§ Problem to solve
Output the material below in its entirety, exactly as given.

§ Source data

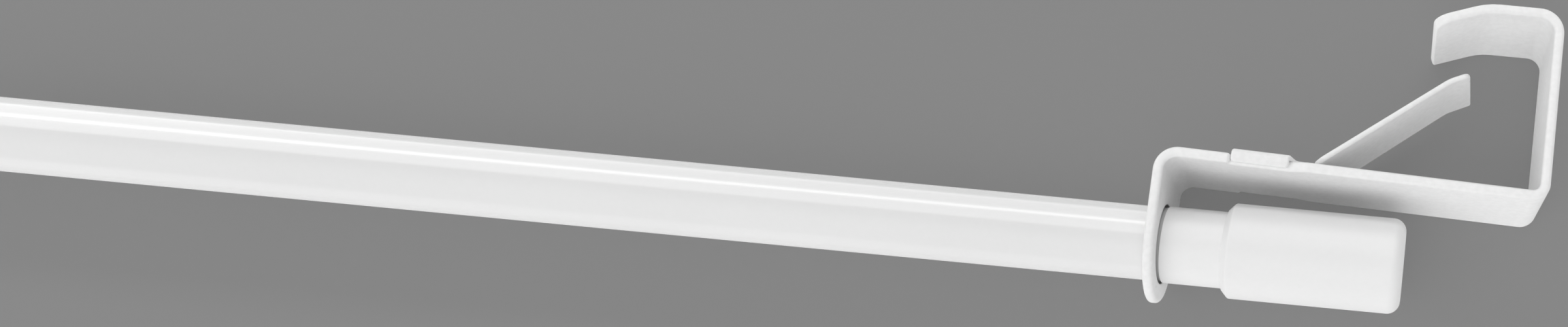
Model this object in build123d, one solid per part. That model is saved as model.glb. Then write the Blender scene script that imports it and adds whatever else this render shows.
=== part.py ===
from build123d import *
import math
import os

# A telescopic tension rod for a window curtain, with a spring hook at each end that clamps on the sash.
# X runs along the rod, Y from the rod towards the hooks' open side, Z across the width of the straps.
# The origin is on the rod's axis, midway between the two plates that the rod passes through.
# All sizes are in millimetres. Each end is drawn outwards from its plate, and the left one is mirrored.

# The two tubes
OUTER_DIAMETER = 16.0
INNER_DIAMETER = 13.0
TUBE_WALL = 0.8
PLATE_SPAN = 332.0          # between the rod faces of the two plates
OUTER_REACH = 262.0         # from the right plate back to the open mouth of the outer tube
TUBE_EDGE_BREAK = 0.2

END_STOP_GAP = 0.3          # between the guide plug and the bush that stops it, with the rod at full length

# The bent strap
STRAP_WIDTH = 25.4
STRAP_THICKNESS = 2.2
BEND_RADIUS = 2.8           # inside radius of the bends at the plate and at the return
HOOK_RADIUS = 1.6           # inside radius of the bend between the arm and the upright
PLATE_LEAN = 1.2            # degrees that the plate leans towards the rod
ARM_RISE = 16.55            # rod axis to the arm's near face, at the plate
ARM_FALL = 1.6              # degrees that the arm falls back towards the rod
HOOK_REACH = 80.35          # plate's rod face to the upright's inner face, at the rod's axis
UPRIGHT_LEAN = 1.8          # degrees that the upright leans outwards
RETURN_HEIGHT = 55.9        # rod axis to the inner face of the return
RETURN_FLAT = 16.1
RETURN_TIP = 12.2
TIP_DROOP = 20.5            # degrees that the tip of the return is bent inwards
DROOP_RADIUS = 14.0
TIP_CORNER = 3.0
STRAP_EDGE_BREAK = 0.5
PLATE_HOLE_CLEARANCE = 0.5  # all round the tube, so that the bracket turns freely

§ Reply
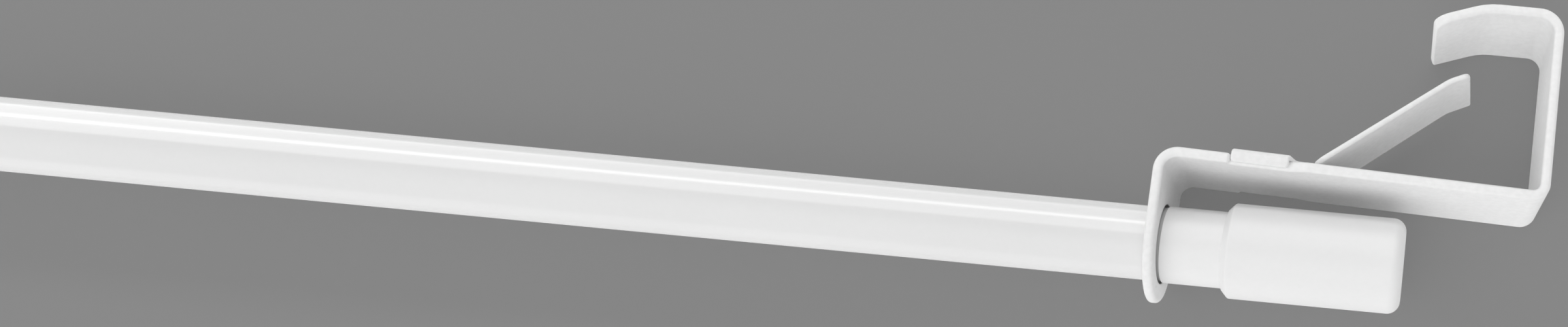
Model this object in build123d, one solid per part. That model is saved as model.glb. Then write the Blender scene script that imports it and adds whatever else this render shows.
=== part.py ===
from build123d import *
import math
import os

# A telescopic tension rod for a window curtain, with a spring hook at each end that clamps on the sash.
# X runs along the rod, Y from the rod towards the hooks' open side, Z across the width of the straps.
# The origin is on the rod's axis, midway between the two plates that the rod passes through.
# All sizes are in millimetres. Each end is drawn outwards from its plate, and the left one is mirrored.

# The two tubes
OUTER_DIAMETER = 16.0
INNER_DIAMETER = 13.0
TUBE_WALL = 0.8
PLATE_SPAN = 332.0          # between the rod faces of the two plates
OUTER_REACH = 262.0         # from the right plate back to the open mouth of the outer tube
TUBE_EDGE_BREAK = 0.2

END_STOP_GAP = 0.3          # between the guide plug and the bush that stops it, with the rod at full length

# The bent strap
STRAP_WIDTH = 25.4
STRAP_THICKNESS = 2.2
BEND_RADIUS = 2.8           # inside radius of the bends at the plate and at the return
HOOK_RADIUS = 1.6           # inside radius of the bend between the arm and the upright
PLATE_LEAN = 1.2            # degrees that the plate leans towards the rod
ARM_RISE = 16.55            # rod axis to the arm's near face, at the plate
ARM_FALL = 1.6              # degrees that the arm falls back towards the rod
HOOK_REACH = 80.35          # plate's rod face to the upright's inner face, at the rod's axis
UPRIGHT_LEAN = 1.8          # degrees that the upright leans outwards
RETURN_HEIGHT = 55.9        # rod axis to the inner face of the return
RETURN_FLAT = 16.1
RETURN_TIP = 12.2
TIP_DROOP = 20.5            # degrees that the tip of the return is bent inwards
DROOP_RADIUS = 14.0
TIP_CORNER = 3.0
STRAP_EDGE_BREAK = 0.5
PLATE_HOLE_CLEARANCE = 0.5  # all round the tube, so that the bracket turns freely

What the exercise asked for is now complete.